-- start --

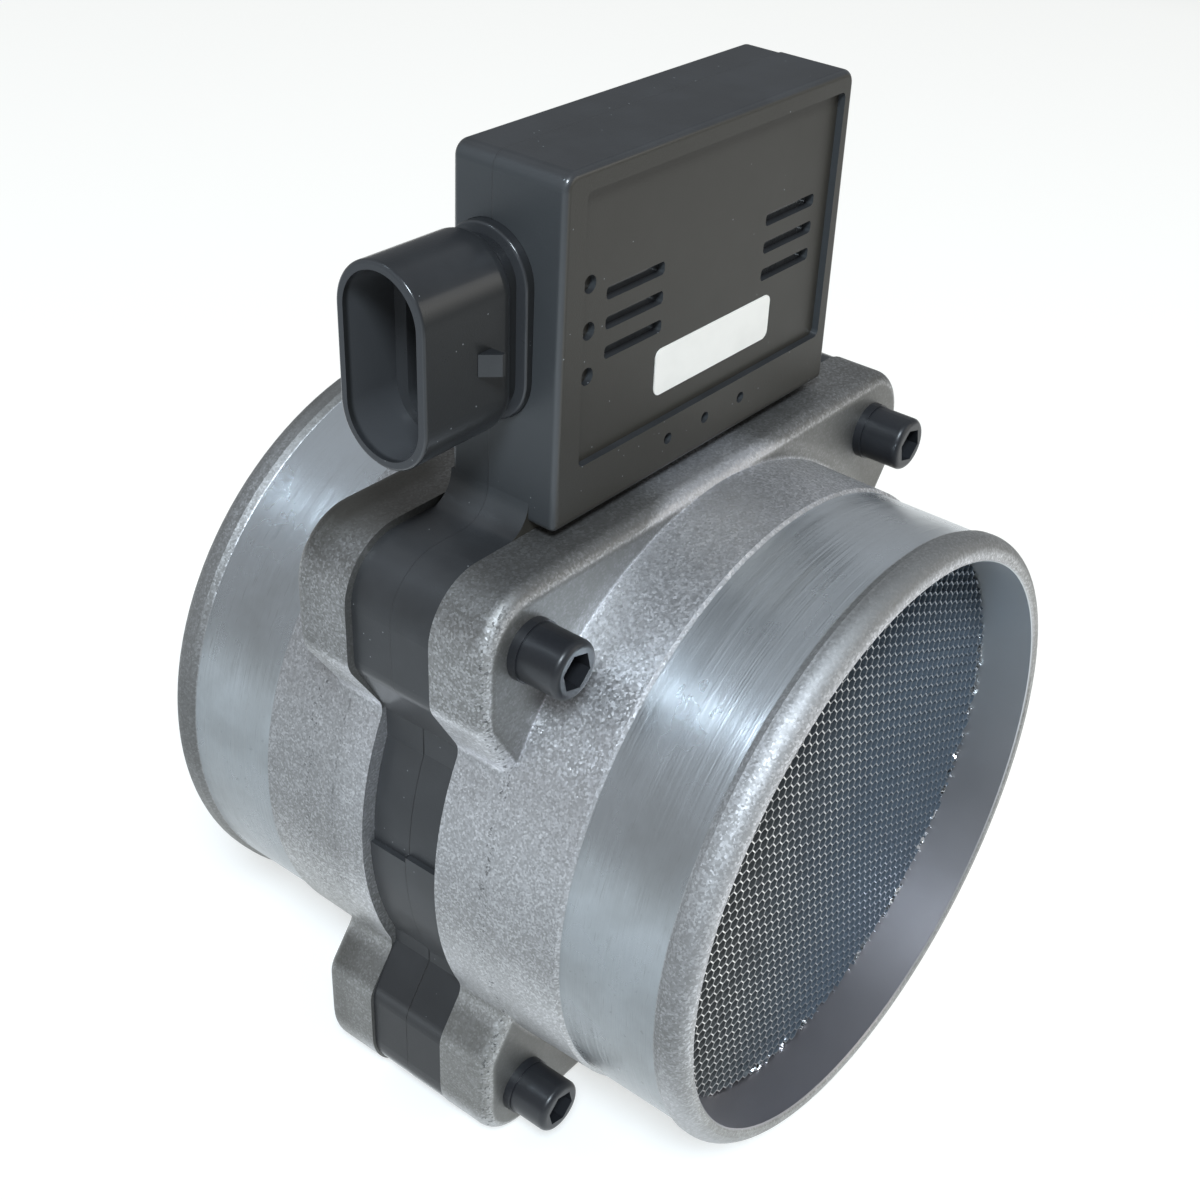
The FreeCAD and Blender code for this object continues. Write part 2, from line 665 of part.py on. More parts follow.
def inlet_honeycomb():
    front = -(SPACER_HALF + INLET_LENGTH - COMB_RECESS)
    back = front + COMB_THICKNESS
    radius = BORE_R - PRESS_GAP
    disc = rod(radius, front, back)
    flat = CELL_PITCH - CELL_WEB
    tilt = math.radians(CELL_ANGLE)
    column = CELL_PITCH * math.sqrt(3) / 2
    rows = int(2 * radius / CELL_PITCH)
    cells = []
    for i in range(-rows, rows + 1):
        for j in range(-rows, rows + 1):
            along = i * column
            across = (j + 0.5 * (i % 2)) * CELL_PITCH
            if math.hypot(along, across) + flat / math.sqrt(3) > radius - COMB_RIM:
                continue
            x = along * math.cos(tilt) - across * math.sin(tilt)
            z = along * math.sin(tilt) + across * math.cos(tilt)
            cells.append(hexagon(x, z, flat, CELL_ANGLE, front - PAST, back + PAST))
    return disc.cut(Part.makeCompound(cells))


def outlet_screen():
    back = SPACER_HALF + OUTLET_LENGTH - SCREEN_RECESS
    front = back - SCREEN_THICKNESS
    radius = BORE_R - PRESS_GAP
    disc = rod(radius, front, back)
    count = int(radius / SCREEN_PITCH) + 1
    hole = (SCREEN_PITCH - SCREEN_BAR) / 2
    gaps = []
    for i in range(-count, count + 1):
        for j in range(-count, count + 1):
            x = i * SCREEN_PITCH
            z = j * SCREEN_PITCH
            if math.hypot(abs(x) + hole, abs(z) + hole) < radius - SCREEN_RIM:
                gaps.append(block((x - hole, x + hole), (front - PAST, back + PAST), (z - hole, z + hole)))
    return disc.cut(Part.makeCompound(gaps))


def snap_ring():
    front = SPACER_HALF + OUTLET_LENGTH - SCREEN_RECESS
    back = front + SNAP_RING_THICKNESS
    radius = BORE_R - PRESS_GAP
    ring = rod(radius, front, back).cut(rod(radius - SNAP_RING_WIDTH, front - PAST, back + PAST))
    half = radius * math.tan(math.radians(SNAP_RING_GAP_ANGLE / 2))
    wedge = [(0, 0), (-half, -radius - PAST), (half, -radius - PAST)]
    return ring.cut(prism(wedge, front - PAST, back + PAST))


# Sensing carrier

def sensing_carrier():
    blade = block((-CARRIER_HALF_WIDTH, CARRIER_HALF_WIDTH), (-CARRIER_HALF_DEPTH, CARRIER_HALF_DEPTH),
                  (0, CARRIER_TOP - FIT))
    ring = rod(RING_IN_R + RING_WALL, -RING_HALF_LENGTH, RING_HALF_LENGTH)
    window = soft_slot(-WINDOW_HALF_WIDTH, WINDOW_Z, 2 * WINDOW_HALF_WIDTH, WINDOW_HEIGHT,
                       -CARRIER_HALF_DEPTH - PAST, CARRIER_HALF_DEPTH + PAST, WINDOW_HALF_WIDTH - WINDOW_END_FLAT)
    hollow = rod(RING_IN_R, -RING_HALF_LENGTH - PAST, RING_HALF_LENGTH + PAST)
    return blade.fuse(ring).removeSplitter().cut([hollow, window])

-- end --

**Written instruction**
Set down the lines above as they stand, starting with the first line and ending with the line that contains "return disc.cut(Part.makeCompound(cells))".

**Reply to the task**
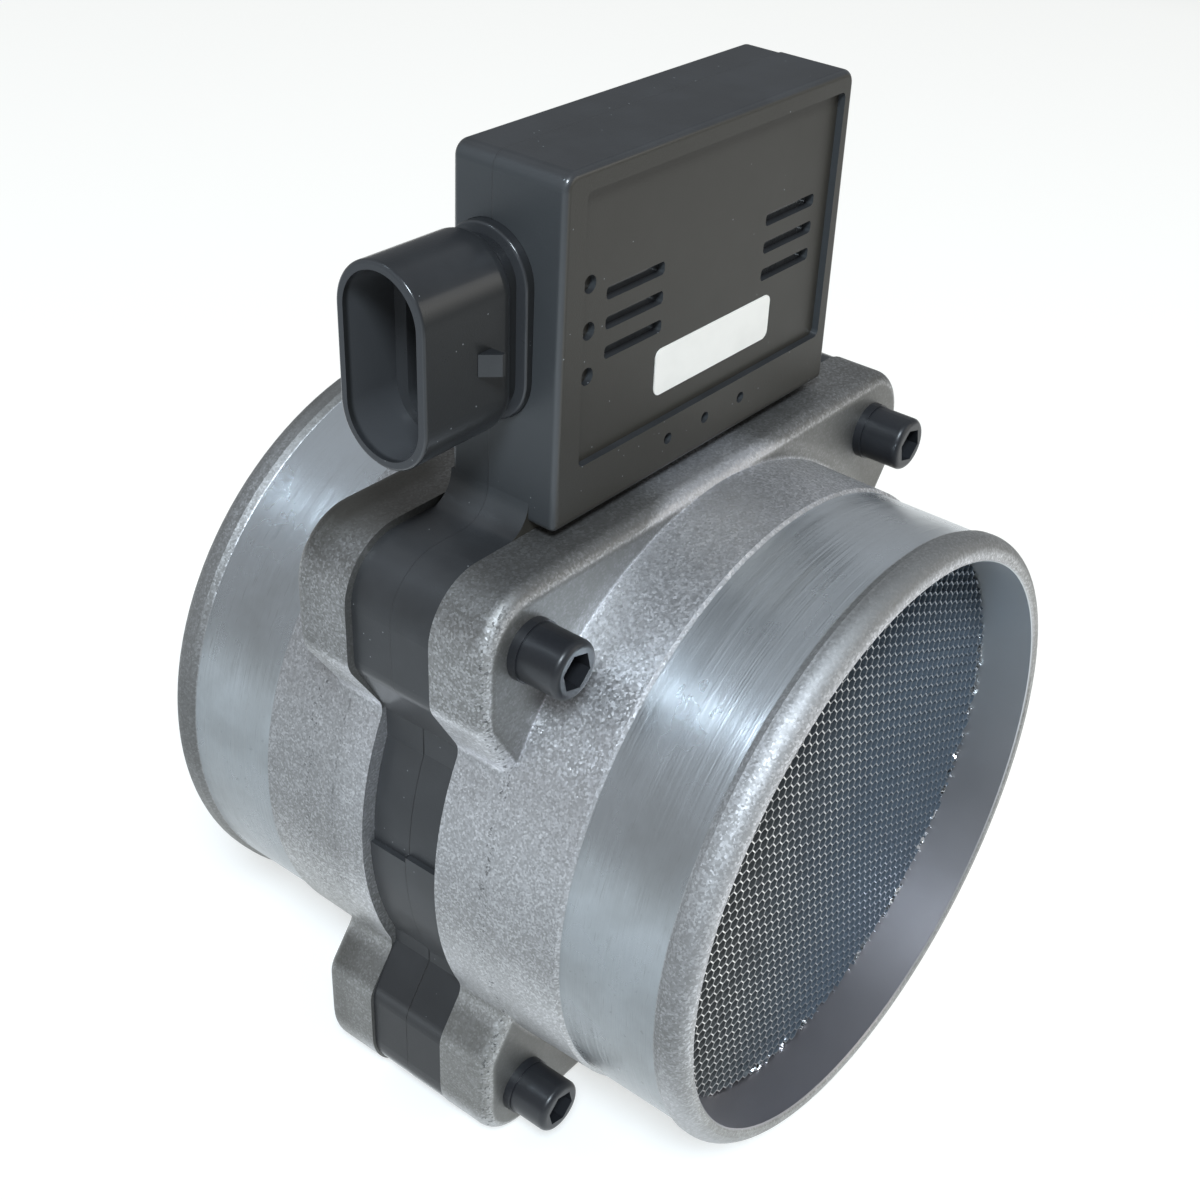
The FreeCAD and Blender code for this object continues. Write part 2, from line 665 of part.py on. More parts follow.
def inlet_honeycomb():
    front = -(SPACER_HALF + INLET_LENGTH - COMB_RECESS)
    back = front + COMB_THICKNESS
    radius = BORE_R - PRESS_GAP
    disc = rod(radius, front, back)
    flat = CELL_PITCH - CELL_WEB
    tilt = math.radians(CELL_ANGLE)
    column = CELL_PITCH * math.sqrt(3) / 2
    rows = int(2 * radius / CELL_PITCH)
    cells = []
    for i in range(-rows, rows + 1):
        for j in range(-rows, rows + 1):
            along = i * column
            across = (j + 0.5 * (i % 2)) * CELL_PITCH
            if math.hypot(along, across) + flat / math.sqrt(3) > radius - COMB_RIM:
                continue
            x = along * math.cos(tilt) - across * math.sin(tilt)
            z = along * math.sin(tilt) + across * math.cos(tilt)
            cells.append(hexagon(x, z, flat, CELL_ANGLE, front - PAST, back + PAST))
    return disc.cut(Part.makeCompound(cells))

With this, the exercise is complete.